One of the greatest failures of the new physics of the 20th century was its failure to reconcile quantum theory with general relativity.

This situation parallels that of 17th-century scientists who were trying to reconcile the way things fell on Earth with the greater motions of the planets.

Newton's laws of motion and gravitation solved both problems as they unified all aspects of motion.

It required him to visualize outside the flat Earth and into the three dimensions of space. Three centuries later, Einstein's general relativity explained gravity in a new way by linking space and time into a four-dimensional continuum called spacetime. This mathematical expansion of geometric dimensions taught us where to look but not exactly how.

Now we have one set of rules called the Standard Model which explains the behavior of tiny subatomic particles and another, general relativity, for giant objects like stars and galaxies. The two sets of math don't fit together as is, but a single theory of everything is a goal.

Such a theory of everything could bring us a step closer to understanding the creation of the universe and lead to advances that are beyond imagination, just as did Newton's physics.
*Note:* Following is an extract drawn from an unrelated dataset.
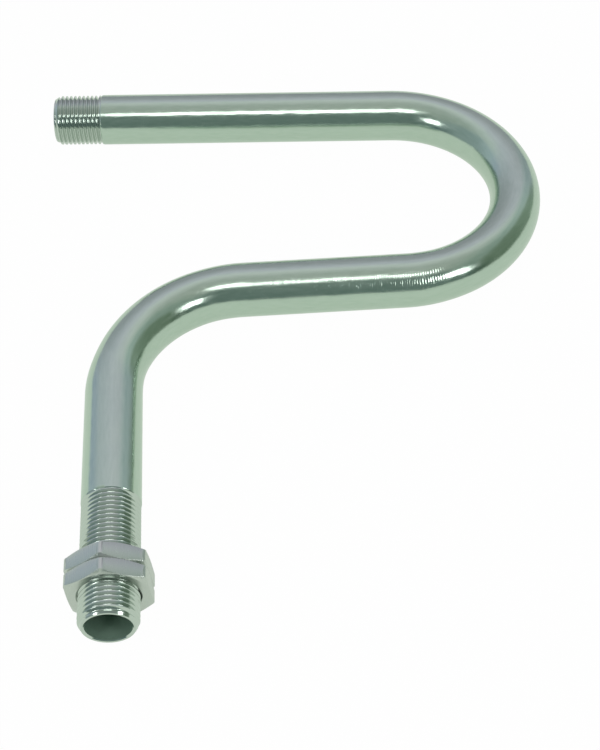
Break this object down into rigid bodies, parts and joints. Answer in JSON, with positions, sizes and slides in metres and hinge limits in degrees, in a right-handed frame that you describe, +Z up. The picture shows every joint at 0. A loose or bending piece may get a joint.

Scientists have spent billions of dollars and millions of hours over seven decades to understand and reconcile these basic forces that control the universe.

The electromagnetic forces and the weak and strong nuclear forces are reasonably understood, and work since the 1970s has led to unifying them.

As yet the graviton, a theoretical particle that carries gravitational force the way that photons carry electromagnetic force, exists only in mathematical equations.

Several mathematical models of unification have arisen that seem promising, but one in particular has piqued the interest of the cosmology community.

A Lie group is a mathematical shape that is a collection of circles twisting around one another in a specific pattern. Twisting circles 243 times produces a geometric shape called the Lie E8 group, the complexity of which cannot be appreciated in three dimensions.

Garrett Lisi, a theoretical physicist and Maui surf bum, found that the Lie E8 group describes the symmetry of the known elementary particles and the yet undiscovered gravitons.

The way the circles twist around each other in Lisi's theory mathematically describes the myriad ways in which the fundamental particles can interact with each other.

Now for the first time, someone has discovered a scheme in which gravity fits in with the other forces. Lisi calls it "An Exceptionally Simple Theory of Everything." It predicts the existence of several other particles that have not yet been observed, including the elusive and critical Higgs particle, which is thought to give mass to particles.

You might be wondering why this matters to us on a day-to-day basis.

No one in Newton's time could have predicted the many wonders that would flow out of Newtonian physics that have become second nature to our lifestyles.

Eventually some genius will reconcile these two worlds of the very small and the very large and open the doors to wonders that we can scarcely imagine.